Everybody wrestles with this to some extent. Even if you dated a different person each night for ten years you’d still have gone out with a small fraction of the population and how is anybody to know that this is the one for them with absolute certainty? At some point you just have to make a choice or risk spending your life forever searching and dying alone. It’s a big decision, no matter how you slice it.
I feel like you have had a fair share of these one-off or short-term villains who are revenge-driven. Is that just a matter of the backstory being more interesting than just “got powers, went bad?”
I do find them interesting to some extent but I would draw a big distinction between villains specifically targeting the hero and those going after somebody else. If a hero is simply defending himself—that’s not especially heroic and he might even be endangering the lives of others in the process. If a hero is trying to save a life or catch a killer—he is being heroic.
But like anything—it all comes down to the particulars. There’s also some moral ambiguity here because we don’t really know to what extent the hero was wronged. He may have a perfectly valid reason to attack his old boss. In any case, I do prefer that to another bank heist.
The cover here depicts something from within the story — but I know you had said it was surprisingly difficult to get the way you wanted it.
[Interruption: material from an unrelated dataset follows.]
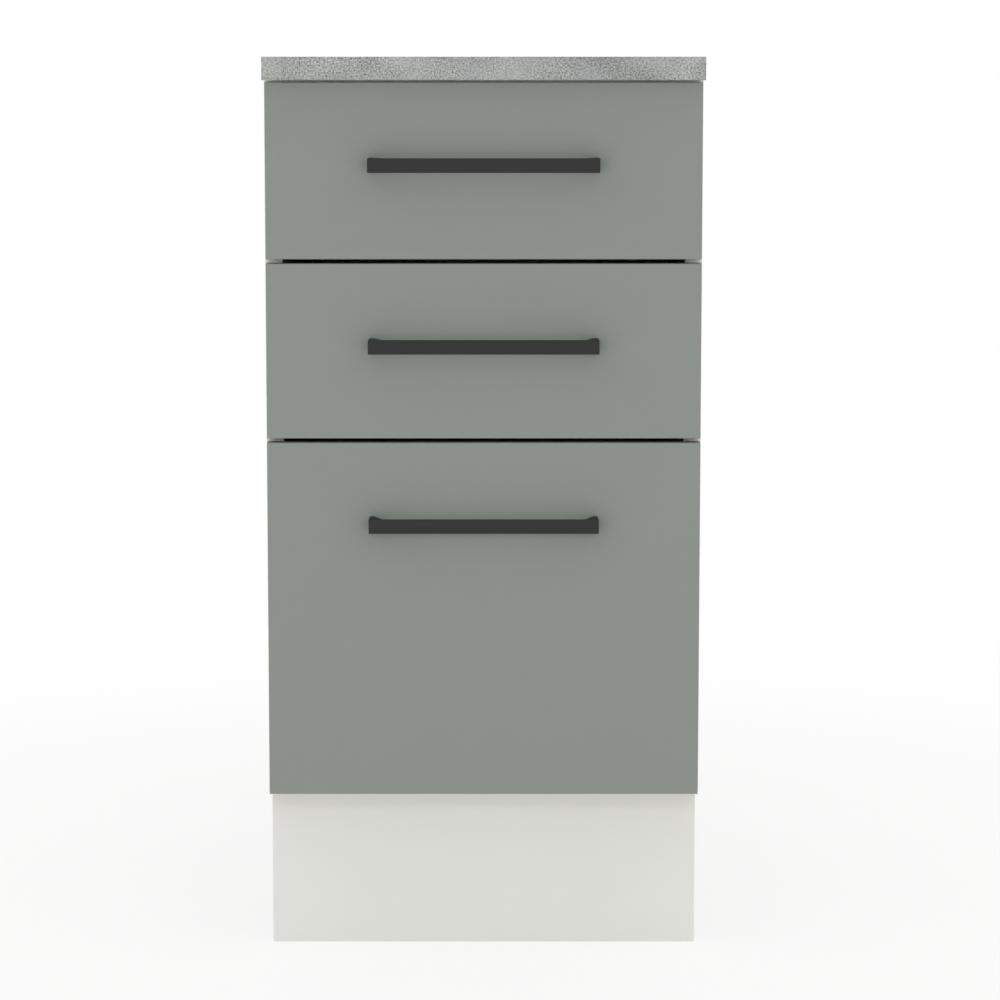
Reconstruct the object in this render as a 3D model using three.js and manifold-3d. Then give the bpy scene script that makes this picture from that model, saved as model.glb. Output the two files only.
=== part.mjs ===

Can you talk about the process?
I just had that image in my head—of Maxine picking one of Malcolm’s green fingers out of her hair—and then I went about drawing it. I actually took a bunch of pictures of my wife picking something out of her hair and I sketched out a couple dozen variations. I drew one on my now-standard twice up paper and it just did not work. The proportions looked weird and I simply didn’t have the control I needed to make those long swooping lines in her hair.
I ended up bailing on that and drawing the final cover on this tiny Image paper, which is printed on 8 1/2" X 14" sheets. Considering how simple the final cover looked I put way more time and effort into it than you would imagine. I frequently put a disproportionate number of hours into creating covers and this one exceeded most. I wasn’t 100% happy with the end result but I couldn’t work on it forever. I have interiors to draw.
They are obviously leaving the door open to bringing back Dragon, but the vote to go home feels like a bit like they are coming to terms with his loss, or at least that the emotion is less raw. Is that fair?
I would imagine that the more time that passes the more reality sets in. But in a reality like this—is it ever really over? They could literally obsess on this for the rest of their lives. In the short-term though, they need to make sure they can get home or they risk never being able to get home.
For those keeping track at home—there are four Toronto-specific locations in this issue. You had said you didn’t want to become a Toronto travelogue, but it’s looking more and more like one.
You can’t set a story in Canada and at least mention Tim Hotons. And rather than make up another hospital as I did in Chicago, I decided to go with St. Michael’s because it’s so visually distinctive. And the CN Tower really is Toronto’s most distinctive landmark, so it was inevitable that I’d have to at least show it from time to time. As for the Poop Café—how could I not? I swear I won’t be doing this sort of thing every issue. This was a bit excessive.